2009-08-05 Thread Kyle McDonald

Martin wrote:

C,

I appreciate the feedback and like you, do not wish to start a side rant, but 
rather understand this, because it is completely counter to my experience.

Allow me to respond based on my anecdotal experience.

  

What's wrong with make a new pool.. safely copy the data. verify data
and then delete the old pool..



You missed a few steps.  The actual process would be more like the following.
1. Write up the steps and get approval from all affected parties
-- In truth, the change would not make it past step 1.
  

Maybe, but maybe not see below...

2. Make a new pool
3. Quiesce the pool and cause a TOTAL outage during steps 4 through 9
  
That's not entirely true. You can use ZFS send/recv to do the major 
first pass of  #4  (and #5 against the snapshot) Live before the total 
outage.
Then after you quiesce everything, you could use an incremental 
send/recv copy the changes since then quickly, reducing down time.

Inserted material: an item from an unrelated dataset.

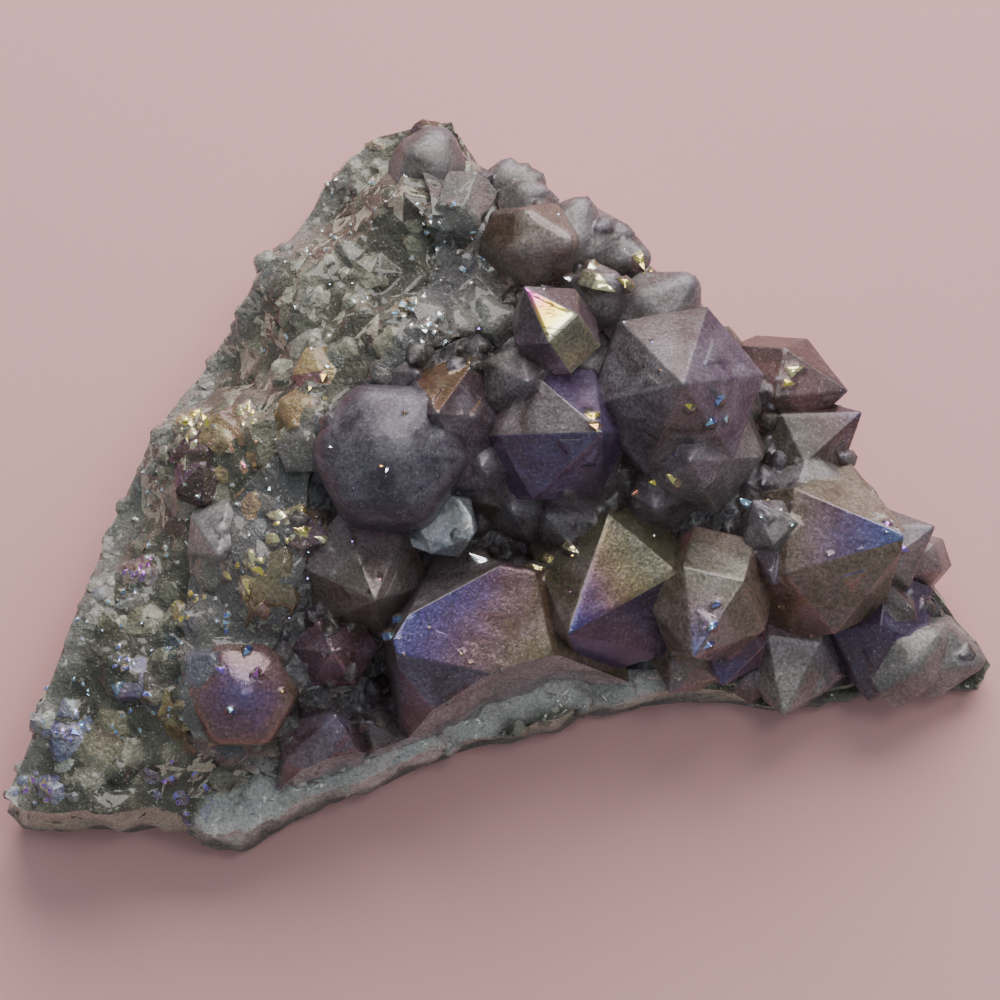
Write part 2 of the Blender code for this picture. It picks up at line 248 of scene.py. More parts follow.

I'd probably run a second full verify anyway, but in theory, I beleive 
the ZFS checksums are used in the send/recv process to ensure that there 
isn't any corruption, so after enough positive experience, I might start 
to skip the second verify.


This should greatly reduce the length of the down time.


Everyone.

  

and then one day [months or years later] wants to shrink it...



Business needs change.  Technology changes.  The project was a pilot and 
canceled.  The extended pool didn't meet verification requirements, e,g, 
performance and the change must be backed out.
In an Enterprise, a change for performance should have been tested on 
another identical non-production system before being implemented on the 
production one.


I'd have to concur there's more useful things out there. OTOH... 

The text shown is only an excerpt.